The Pleasures and Sorrows of Work: Reviews

The Economist, 26 March 2009

Read at the Economist website

ALAIN DE BOTTON is a British essayist, novelist and, if one uses the term somewhat expansively, philosopher. Over the past decade or so he has cast a world-weary eye over travel, status and architecture, as well as writing a fine book about philosophers and an excellent meditation on Proust. His new book, “The Pleasures and Sorrows of Work”, takes on that odd thing that most of us do for so many of our waking hours on Earth.

It would be easy to accuse Mr de Botton, who describes his new volume as “a hymn to the intelligence, peculiarity, beauty and horror of the modern workplace”, of firing cheap shots. It is, after all, a simple matter to find any number of ridiculous employments if one wishes to skew one’s analysis of work in that direction. His choice, for instance, of the design, marketing and manufacture of Moments, a British biscuit composed of chocolate and shortcake, is an easy target. So too is the man whose main enthusiasm is cataloguing the structural characteristics of electricity pylons.

Even the most cerebral of endeavours, the work of physicists who build mighty rockets and breathtakingly ingenious satellites, can be ridiculed. For is it not grating that the intellectual attainments necessary to design and hurl a satellite into geosynchronous orbit should in the end turn out to have been deployed to no greater humanitarian or cultural end than the broadcasting of a channel called WOWOW TV at a target audience of Japanese schoolchildren? And why stop there? Why not a chapter about the absurdity of a life spent compiling books of popular philosophy and psychology. Or, for that matter, about the tragic waste in sitting up late at night at a solitary computer reviewing such books? It is all, you might be tempted to conclude, pretty pointless.
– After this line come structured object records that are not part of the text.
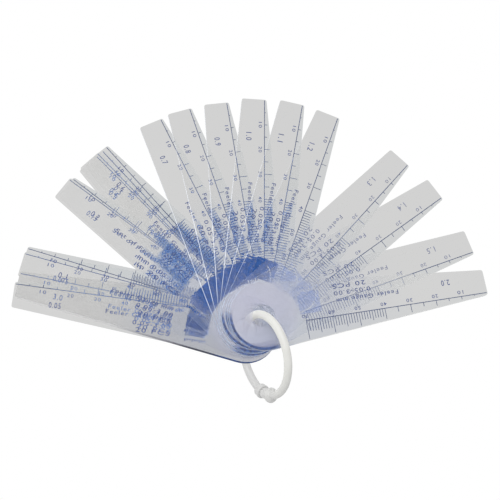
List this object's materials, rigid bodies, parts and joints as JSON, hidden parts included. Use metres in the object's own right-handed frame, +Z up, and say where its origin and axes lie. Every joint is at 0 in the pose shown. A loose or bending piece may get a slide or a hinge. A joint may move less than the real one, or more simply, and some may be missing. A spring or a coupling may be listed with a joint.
{
  "type": "feeler gauge",
  "caption": "Feeler gauge with translucent plastic leaves, each printed with a millimetre scale and its thickness, fanned out on a white plastic snap ring.",
  "frame": {"origin": "middle of the footprint of the fanned-out gauge, on the level of the ring's lowest point", "axes": "+Z up, square to the flat leaves; the fan opens towards +Y, the ring reaches out of the stack towards -Y, and the thickest of the upper leaves points along +X"},
  "size_m": [0.1701, 0.1168, 0.0314],
  "materials": {
    "leaf_plastic": "satin, translucent",
    "ring_plastic": "satin"
  },
  "bodies": {
    "ring_lower": {"ring_lower": "ring_plastic"},
    "ring_upper": {"ring_upper": "ring_plastic"},
    "leaf_3_0": {"leaf_3_0": "leaf_plastic"},
    "leaf_0_05": {"leaf_0_05": "leaf_plastic"},
    "leaf_0_075": {"leaf_0_075": "leaf_plastic"},
    "leaf_0_1": {"leaf_0_1": "leaf_plastic"},
    "leaf_0_15": {"leaf_0_15": "leaf_plastic"},
    "leaf_0_2": {"leaf_0_2": "leaf_plastic"},
    "leaf_0_3": {"leaf_0_3": "leaf_plastic"},
    "leaf_0_4": {"leaf_0_4": "leaf_plastic"},
    "leaf_0_5": {"leaf_0_5": "leaf_plastic"},
    "leaf_0_6": {"leaf_0_6": "leaf_plastic"},
    "leaf_0_7": {"leaf_0_7": "leaf_plastic"},
    "leaf_0_8": {"leaf_0_8": "leaf_plastic"},
    "leaf_0_9": {"leaf_0_9": "leaf_plastic"},
    "leaf_1_0": {"leaf_1_0": "leaf_plastic"},
    "leaf_1_1": {"leaf_1_1": "leaf_plastic"},
    "leaf_1_2": {"leaf_1_2": "leaf_plastic"},
    "leaf_1_3": {"leaf_1_3": "leaf_plastic"},
    "leaf_1_4": {"leaf_1_4": "leaf_plastic"},
    "leaf_1_5": {"leaf_1_5": "leaf_plastic"},
    "leaf_2_0": {"leaf_2_0": "leaf_plastic"}
  },
  "joints": [
    {"name": "ring_opening", "type": "hinge", "parent": "ring_lower", "child": "ring_upper", "pos_m": [0.00122, -0.02913, 0.02637], "axis": [-0.9483, 0, 0.3173], "range_deg": [0, 30]},
    {"name": "leaf_3_0_swing", "type": "hinge", "parent": "ring_lower", "child": "leaf_3_0", "pos_m": [-0.00473, -0.02882, 0.0074], "axis": [0, 0, 1], "range_deg": [-201.1, 74.9]},
    {"name": "leaf_0_05_swing", "type": "hinge", "parent": "ring_lower", "child": "leaf_0_05", "pos_m": [-0.005, -0.02758, 0.00898], "axis": [0, 0, 1], "range_deg": [-204.6, 71.4]},
    {"name": "leaf_0_075_swing", "type": "hinge", "parent": "ring_lower", "child": "leaf_0_075", "pos_m": [-0.00446, -0.02742, 0.00909], "axis": [0, 0, 1], "range_deg": [-196.9, 79.1]},
    {"name": "leaf_0_1_swing", "type": "hinge", "parent": "ring_lower", "child": "leaf_0_1", "pos_m": [-0.00432, -0.02794, 0.00923], "axis": [0, 0, 1], "range_deg": [-195.2, 80.8]},
    {"name": "leaf_0_15_swing", "type": "hinge", "parent": "ring_lower", "child": "leaf_0_15", "pos_m": [-0.00396, -0.02705, 0.0094], "axis": [0, 0, 1], "range_deg": [-175, 101]},
    {"name": "leaf_0_2_swing", "type": "hinge", "parent": "ring_lower", "child": "leaf_0_2", "pos_m": [-0.00348, -0.02784, 0.00962], "axis": [0, 0, 1], "range_deg": [-174.3, 101.7]},
    {"name": "leaf_0_3_swing", "type": "hinge", "parent": "ring_lower", "child": "leaf_0_3", "pos_m": [-0.00358, -0.02769, 0.00992], "axis": [0, 0, 1], "range_deg": [-165.8, 110.2]},
    {"name": "leaf_0_4_swing", "type": "hinge", "parent": "ring_lower", "child": "leaf_0_4", "pos_m": [-0.00355, -0.02711, 0.01033], "axis": [0, 0, 1], "range_deg": [-165.4, 110.6]},
    {"name": "leaf_0_5_swing", "type": "hinge", "parent": "ring_lower", "child": "leaf_0_5", "pos_m": [-0.00318, -0.02761, 0.01082], "axis": [0, 0, 1], "range_deg": [-164.2, 111.8]},
    {"name": "leaf_0_6_swing", "type": "hinge", "parent": "ring_lower", "child": "leaf_0_6", "pos_m": [-0.00298, -0.02719, 0.01142], "axis": [0, 0, 1], "range_deg": [-163.1, 112.9]},
    {"name": "leaf_0_7_swing", "type": "hinge", "parent": "ring_lower", "child": "leaf_0_7", "pos_m": [-0.00285, -0.02768, 0.01213], "axis": [0, 0, 1], "range_deg": [-147.2, 128.8]},
    {"name": "leaf_0_8_swing", "type": "hinge", "parent": "ring_lower", "child": "leaf_0_8", "pos_m": [-0.00248, -0.02709, 0.01293], "axis": [0, 0, 1], "range_deg": [-139.5, 136.5]},
    {"name": "leaf_0_9_swing", "type": "hinge", "parent": "ring_lower", "child": "leaf_0_9", "pos_m": [-0.00228, -0.02703, 0.01383], "axis": [0, 0, 1], "range_deg": [-129.9, 146.1]},
    {"name": "leaf_1_0_swing", "type": "hinge", "parent": "ring_lower", "child": "leaf_1_0", "pos_m": [-0.00194, -0.02593, 0.01482], "axis": [0, 0, 1], "range_deg": [-120.1, 155.9]},
    {"name": "leaf_1_1_swing", "type": "hinge", "parent": "ring_lower", "child": "leaf_1_1", "pos_m": [-0.00168, -0.0257, 0.01593], "axis": [0, 0, 1], "range_deg": [-110.3, 165.7]},
    {"name": "leaf_1_2_swing", "type": "hinge", "parent": "ring_lower", "child": "leaf_1_2", "pos_m": [-0.00157, -0.02658, 0.01713], "axis": [0, 0, 1], "range_deg": [-101, 175]},
    {"name": "leaf_1_3_swing", "type": "hinge", "parent": "ring_lower", "child": "leaf_1_3", "pos_m": [-0.00204, -0.02698, 0.01843], "axis": [0, 0, 1], "range_deg": [-79.2, 196.8]},
    {"name": "leaf_1_4_swing", "type": "hinge", "parent": "ring_lower", "child": "leaf_1_4", "pos_m": [-0.00077, -0.02714, 0.01982], "axis": [0, 0, 1], "range_deg": [-67.5, 208.5]},
    {"name": "leaf_1_5_swing", "type": "hinge", "parent": "ring_lower", "child": "leaf_1_5", "pos_m": [-0.00047, -0.02792, 0.02133], "axis": [0, 0, 1], "range_deg": [-51.8, 224.2]},
    {"name": "leaf_2_0_swing", "type": "hinge", "parent": "ring_lower", "child": "leaf_2_0", "pos_m": [-0.00027, -0.02871, 0.02312], "axis": [0, 0, 1], "range_deg": [-41.2, 234.8]}
  ]
}
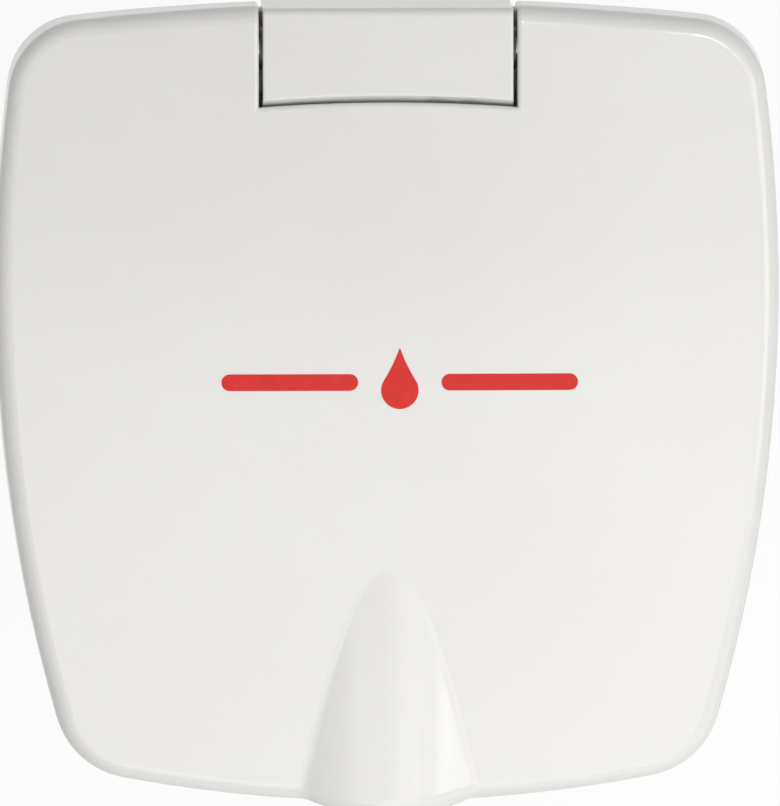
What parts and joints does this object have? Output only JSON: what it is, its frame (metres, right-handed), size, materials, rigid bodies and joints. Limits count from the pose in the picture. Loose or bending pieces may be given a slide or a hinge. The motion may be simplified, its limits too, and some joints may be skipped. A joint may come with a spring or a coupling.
{
  "type": "fuel shut-off pull box",
  "caption": "Flush deck box with a white hinged lid, finger nose and round cup that holds a red fuel shut-off pull handle.",
  "frame": {"origin": "axis of the cup at the deck's surface, under the gasket", "axes": "+Z out of the deck, +Y towards the hinge, +X to the right when the finger nose faces the viewer"},
  "size_m": [0.1174, 0.1218, 0.1128],
  "materials": {
    "white_abs": "glossy moulded white ABS",
    "cup_abs": "satin moulded white ABS",
    "black_rubber": "black rubber",
    "stainless": "stainless steel",
    "acetal": "black acetal",
    "plated_brass": "nickel-plated brass",
    "brass": "plain brass",
    "red_plastic": "glossy red nylon"
  },
  "bodies": {
    "housing": {"base_frame": "white_abs", "recess_cup": "cup_abs", "deck_gasket": "black_rubber", "deck_screws": "stainless", "lid_seal": "black_rubber", "hinge_bush_left": "acetal", "hinge_bush_right": "acetal", "control_gland": "plated_brass", "gland_seal_washer": "black_rubber", "gland_flat_washer": "stainless", "gland_lock_nut": "brass", "guide_bush": "acetal", "rod_o_ring": "black_rubber", "guide_screw": "stainless", "conduit_socket": "brass", "conduit_clamp_screw": "stainless"},
    "lid": {"lid": "white_abs", "hinge_pin_left": "stainless", "hinge_pin_right": "stainless"},
    "pull": {"pull_handle": "red_plastic", "pull_rod": "stainless", "handle_roll_pin": "stainless", "wire_clamp_screw": "stainless"}
  },
  "joints": [
    {"name": "lid_hinge", "type": "hinge", "parent": "housing", "child": "lid", "pos_m": [0, 0.06, 0.0106], "axis": [-1, 0, 0], "range_deg": [0, 180]},
    {"name": "pull_slide", "type": "slide", "parent": "housing", "child": "pull", "axis": [0, 0, 1], "range_m": [0, 0.028]}
  ]
}
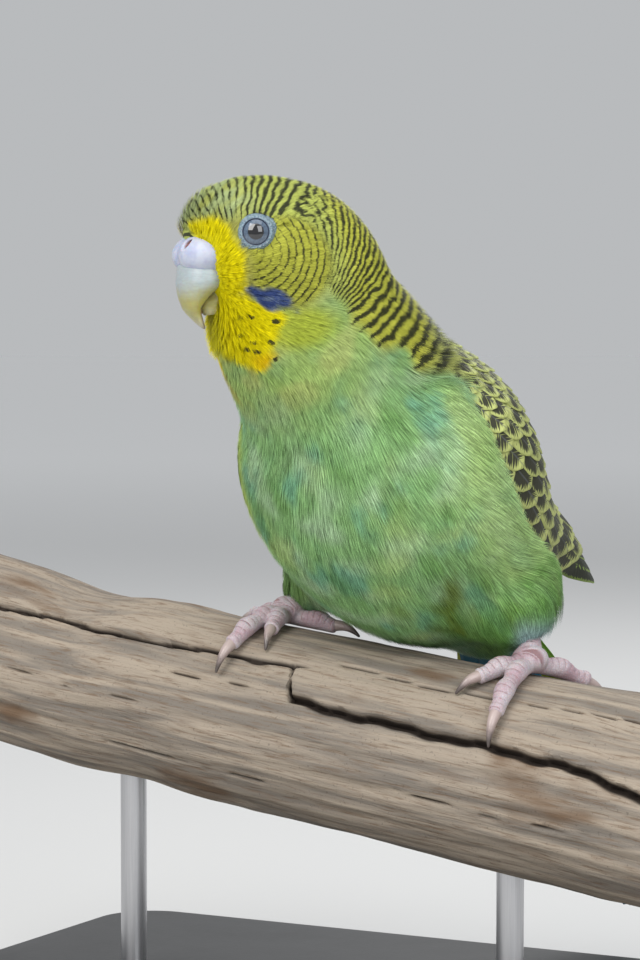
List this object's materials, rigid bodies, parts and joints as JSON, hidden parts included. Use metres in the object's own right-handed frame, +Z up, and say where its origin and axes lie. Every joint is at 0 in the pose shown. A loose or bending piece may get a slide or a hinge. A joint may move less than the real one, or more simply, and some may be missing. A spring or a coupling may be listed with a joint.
{
  "type": "budgerigar",
  "caption": "Life-size still model of a young budgerigar standing on a short cut length of driftwood, held by a plain display stand.",
  "frame": {"origin": "centre of the bird's stance, on the underside of the stand's base", "axes": "+Z up, -Y the way the bird's body faces, +X to the bird's left"},
  "size_m": [0.1343, 0.1092, 0.1285],
  "materials": {
    "face_feathers": "soft, barred",
    "body_feathers": "soft",
    "barred_feathers": "soft, black scallops",
    "tail_feathers": "satin",
    "scaly_skin": "matt, scaly",
    "horn": "satin",
    "cere_skin": "satin, waxy",
    "eye": "gloss",
    "driftwood": "matt, weathered",
    "stand_black": "satin",
    "stand_steel": "satin"
  },
  "bodies": {
    "root": {"head": "face_feathers", "neck": "barred_feathers", "torso": "body_feathers", "tail": "tail_feathers", "cere": "cere_skin", "bill_upper": "horn", "bill_lower": "horn", "perch": "driftwood", "stand_base": "stand_black", "stand_rod_1": "stand_steel", "stand_rod_2": "stand_steel", "wing_left": "barred_feathers", "thigh_left": "body_feathers", "foot_left": "scaly_skin", "eye_left": "eye", "eye_ring_left": "scaly_skin", "claw_left_inner_front": "horn", "claw_left_outer_front": "horn", "claw_left_outer_rear": "horn", "claw_left_inner_rear": "horn", "wing_right": "barred_feathers", "thigh_right": "body_feathers", "foot_right": "scaly_skin", "eye_right": "eye", "eye_ring_right": "scaly_skin", "claw_right_inner_front": "horn", "claw_right_outer_front": "horn", "claw_right_outer_rear": "horn", "claw_right_inner_rear": "horn"}
  },
  "joints": []
}
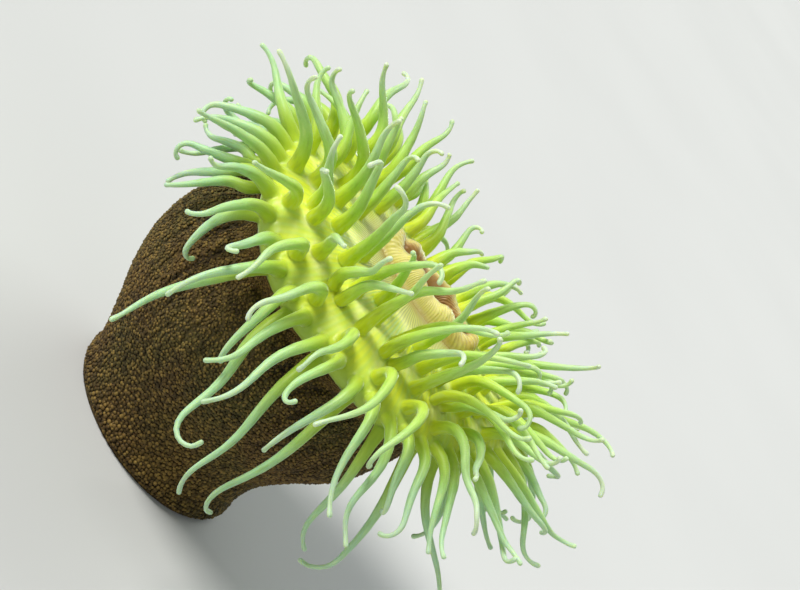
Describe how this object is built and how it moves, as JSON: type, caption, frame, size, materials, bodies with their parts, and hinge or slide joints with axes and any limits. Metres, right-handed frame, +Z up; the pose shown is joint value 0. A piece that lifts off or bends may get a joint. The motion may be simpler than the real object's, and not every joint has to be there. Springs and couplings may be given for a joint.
{
  "type": "giant green sea anemone",
  "caption": "Life-size sea anemone standing on its pedal disc: warty brown column, collar, broad yellow-green oral disc with long lips, and a crown of tapering tentacles.",
  "frame": {"origin": "middle of the sole, on the floor", "axes": "+Z up the column, +X to the side towards which the crown leans, -Y to the animal's front"},
  "size_m": [0.2755, 0.2491, 0.2068],
  "materials": {
    "sole": "soft, matt brown flesh",
    "column": "damp, olive-brown flesh covered with rounded warts",
    "oral_disc": "moist yellow-green flesh with fine radial lines",
    "lips": "moist cream and orange pleated flesh",
    "tentacles": "moist, translucent yellow-green flesh with pale tips"
  },
  "bodies": {
    "root": {"pedal_disc": "sole", "column_lower": "column", "column_upper": "column", "collar": "column", "oral_disc": "oral_disc", "lips": "lips", "outer_tentacles_01": "tentacles", "outer_tentacles_02": "tentacles", "outer_tentacles_03": "tentacles", "outer_tentacles_04": "tentacles", "outer_tentacles_05": "tentacles", "outer_tentacles_06": "tentacles", "outer_tentacles_07": "tentacles", "outer_tentacles_08": "tentacles", "outer_tentacles_09": "tentacles", "outer_tentacles_10": "tentacles", "outer_tentacles_11": "tentacles", "outer_tentacles_12": "tentacles", "outer_tentacles_13": "tentacles", "outer_tentacles_14": "tentacles", "outer_tentacles_15": "tentacles", "outer_tentacles_16": "tentacles", "outer_tentacles_17": "tentacles", "outer_tentacles_18": "tentacles", "outer_tentacles_19": "tentacles", "outer_tentacles_20": "tentacles", "outer_tentacles_21": "tentacles", "outer_tentacles_22": "tentacles", "outer_tentacles_23": "tentacles", "outer_tentacles_24": "tentacles", "inner_tentacles_01": "tentacles", "inner_tentacles_02": "tentacles", "inner_tentacles_03": "tentacles", "inner_tentacles_04": "tentacles", "inner_tentacles_05": "tentacles", "inner_tentacles_06": "tentacles", "inner_tentacles_07": "tentacles", "inner_tentacles_08": "tentacles", "inner_tentacles_09": "tentacles", "inner_tentacles_10": "tentacles", "inner_tentacles_11": "tentacles", "inner_tentacles_12": "tentacles"}
  },
  "joints": []
}
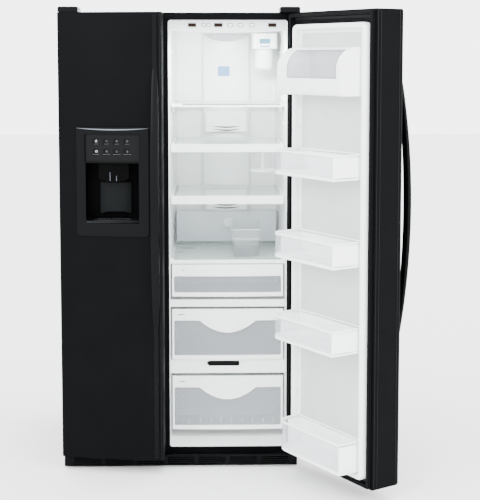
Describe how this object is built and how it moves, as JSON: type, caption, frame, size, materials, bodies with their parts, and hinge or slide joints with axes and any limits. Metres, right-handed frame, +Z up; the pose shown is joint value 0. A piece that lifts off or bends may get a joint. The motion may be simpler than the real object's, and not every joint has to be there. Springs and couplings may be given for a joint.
{
  "type": "side by side refrigerator",
  "caption": "Two-door refrigerator with side by side freezer and fresh food cabins, drawers, shelves, door bins and an ice and water dispenser.",
  "frame": {"origin": "on the floor, at the middle of the foot of the right front leveling leg (right as seen by someone facing the doors)", "axes": "+X to the right facing the doors, +Y to the back, +Z up; the doors face -Y"},
  "size_m": [1.2825, 1.2098, 1.762],
  "materials": {
    "door_black": "satin pebbled paint over foam",
    "black_paint": "satin pebbled",
    "galvanised": "matt",
    "foam": "foam",
    "white_plastic": "satin",
    "zinc_steel": "satin",
    "grey_plastic": "matt",
    "black_plastic": "satin",
    "black_steel": "satin",
    "aluminium": "bare",
    "clear_plastic": "gloss",
    "white_wire": "gloss",
    "white_paint": "satin",
    "shelf_glass": "gloss",
    "seal_rubber": "matt",
    "dark_grey_plastic": "satin"
  },
  "bodies": {
    "cabinet": {"case_shell": "black_paint", "back_panel": "galvanised", "insulation_panels": "foam", "fresh_liner": "white_plastic", "freezer_liner": "white_plastic", "front_frame": "black_paint", "base_frame": "galvanised", "leveling_legs": "zinc_steel", "base_grille": "black_plastic", "compressor": "black_steel", "condenser_coil": "black_steel", "drain_pan": "grey_plastic", "machine_cover": "galvanised", "water_valve": "grey_plastic", "door_hinges": "zinc_steel", "hinge_covers": "black_plastic", "evaporator_coil": "aluminium", "ice_maker": "grey_plastic", "ice_bucket": "clear_plastic", "freezer_shelves": "white_wire", "freezer_baskets": "white_plastic", "air_tower": "white_plastic", "control_panel": "white_plastic", "filter_housing": "white_plastic", "shelf_tracks": "white_paint", "shelf_frames": "white_plastic", "shelf_glasses": "shelf_glass", "drawer_covers": "white_plastic", "bottle_ring": "clear_plastic", "egg_tray": "clear_plastic"},
    "rear_rollers": {"rear_rollers": "grey_plastic"},
    "condenser_fan": {"condenser_fan": "grey_plastic"},
    "evaporator_fan": {"evaporator_fan": "grey_plastic"},
    "ice_auger": {"ice_auger": "zinc_steel"},
    "water_filter": {"water_filter": "white_plastic"},
    "temp_knob": {"temp_knob": "white_plastic"},
    "humidity_slider": {"humidity_slider": "grey_plastic"},
    "deli_drawer": {"deli_drawer_pan": "clear_plastic", "deli_drawer_front": "white_plastic"},
    "crisper_drawer": {"crisper_drawer_pan": "clear_plastic", "crisper_drawer_front": "white_plastic"},
    "lower_drawer": {"lower_drawer_pan": "clear_plastic", "lower_drawer_front": "white_plastic"},
    "freezer_door": {"freezer_door_panel": "door_black", "freezer_door_liner": "white_plastic", "freezer_door_gasket": "seal_rubber", "freezer_door_handle": "black_plastic", "dispenser_housing": "black_plastic", "dispenser_panel": "dark_grey_plastic", "drip_tray": "dark_grey_plastic", "freezer_door_bins": "clear_plastic"},
    "dispenser_paddle": {"dispenser_paddle": "dark_grey_plastic"},
    "fresh_door": {"fresh_door_panel": "door_black", "fresh_door_liner": "white_plastic", "fresh_door_gasket": "seal_rubber", "fresh_door_handle": "black_plastic", "dairy_box": "white_plastic", "door_bins": "clear_plastic", "bottom_bin": "clear_plastic"},
    "dairy_lid": {"dairy_lid": "clear_plastic"}
  },
  "joints": [
    {"name": "fresh_door_hinge", "type": "hinge", "parent": "cabinet", "child": "fresh_door", "pos_m": [0.034, -0.062, 0.9], "axis": [0, 0, 1], "range_deg": [-122, 7]},
    {"name": "freezer_door_hinge", "type": "hinge", "parent": "cabinet", "child": "freezer_door", "pos_m": [-0.842, -0.062, 0.9], "axis": [0, 0, -1], "range_deg": [0, 125]},
    {"name": "deli_drawer_slide", "type": "slide", "parent": "cabinet", "child": "deli_drawer", "axis": [0, -1, 0], "range_m": [0, 0.24]},
    {"name": "crisper_drawer_slide", "type": "slide", "parent": "cabinet", "child": "crisper_drawer", "axis": [0, -1, 0], "range_m": [0, 0.24]},
    {"name": "lower_drawer_slide", "type": "slide", "parent": "cabinet", "child": "lower_drawer", "axis": [0, -1, 0], "range_m": [0, 0.2]},
    {"name": "dairy_lid_hinge", "type": "hinge", "parent": "fresh_door", "child": "dairy_lid", "pos_m": [0.10224, -0.3401, 1.6065], "axis": [-0.5299, 0.848, 0], "range_deg": [0, 75]},
    {"name": "dispenser_paddle_hinge", "type": "hinge", "parent": "freezer_door", "child": "dispenser_paddle", "pos_m": [-0.649, -0.065, 1.104], "axis": [1, 0, 0], "range_deg": [0, 7], "stiffness_Nm_per_rad": 0.3},
    {"name": "temp_knob_turn", "type": "hinge", "parent": "cabinet", "child": "temp_knob", "pos_m": [-0.214, 0.535, 0.868], "axis": [0, 1, 0], "range_deg": [-120, 120]},
    {"name": "humidity_slide", "type": "slide", "parent": "cabinet", "child": "humidity_slider", "axis": [1, 0, 0], "range_m": [0, 0.11]},
    {"name": "water_filter_turn", "type": "hinge", "parent": "cabinet", "child": "water_filter", "pos_m": [-0.066, 0.473, 1.566], "axis": [0, 0, 1], "range_deg": [0, 90]},
    {"name": "condenser_fan_spin", "type": "hinge", "parent": "cabinet", "child": "condenser_fan", "pos_m": [-0.464, 0.543, 0.12], "axis": [1, 0, 0], "continuous": true},
    {"name": "evaporator_fan_spin", "type": "hinge", "parent": "cabinet", "child": "evaporator_fan", "pos_m": [-0.65, 0.539, 0.8], "axis": [0, 1, 0], "continuous": true},
    {"name": "ice_auger_turn", "type": "hinge", "parent": "cabinet", "child": "ice_auger", "pos_m": [-0.652, 0.323, 1.345], "axis": [0, 1, 0], "continuous": true},
    {"name": "rear_roller_spin", "type": "hinge", "parent": "cabinet", "child": "rear_rollers", "pos_m": [-0.404, 0.623, 0.022], "axis": [1, 0, 0], "continuous": true}
  ]
}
Except that we know that it isn’t. Many people’s work is creative, fascinating or valuable and rewarding. And for many others it is, and always has been, a worthwhile means to the end of feeding the children and paying the bills.

Such criticisms, though, would wholly miss the point of this pleasurably intelligent book, in which the butcher, the baker and the candlestick-maker of nursery rhyme give way to the chocolate-coated snack brand manager, the career counsellor, the rocket scientist, painter, accountant and vendor of warplanes.

First of all, Mr de Botton is rather witty. Here, for instance, is what he has to say about the swimming pool at his Mojave desert hotel (where he has repaired in the course of a visit to a scrapyard for aeroplanes): “Unfortunately, most of the budget for the pool had apparently been squandered on proclaiming, in an enormous illuminated display by the roadside, that it existed, leaving few resources for it actually to do so.”

Secondly, Mr de Botton is surely right when he reminds us that we rarely if ever think about where our Moments and our fluffy slippers, our 16-gigabyte iPhones and our Thai red chicken curry ready-meals come from, or what an immense concatenation of individual efforts is required to ensure that a fish swimming in the Indian Ocean off the Maldives can be converted, in a couple of days, into individually packaged tuna steaks in the refrigerated-foods aisle of a supermarket in the Bristol suburbs. It is, of course, a marvel, and Mr de Botton rightly marvels at it.

And finally, the author has plenty of thought-provoking things to say about work itself, the most absurd examples of what he scathingly calls “the culmination of a long history of the division of labour, which began in Ancient Egypt three millennia ago”. Unlike other animals, we need not struggle to find our next meal. But instead of using the time to master Swedish or calculus, we often choose to devote it to the utterly banal.

Yet even the most soulless of offices has its vital part to play. The “start of work means an end to freedom, but also to doubt, intensity and wayward desires… How satisfying it is to be held in check by the assumptions of colleagues, instead of being forced to contemplate, in the loneliness of the early hours, all that one might have been, and now never will be.” This last observation seems so heartfelt, so poignantly rendered, that one can only advise Mr de Botton himself to cease his solitary endeavours and take the plunge into the pleasures of office life.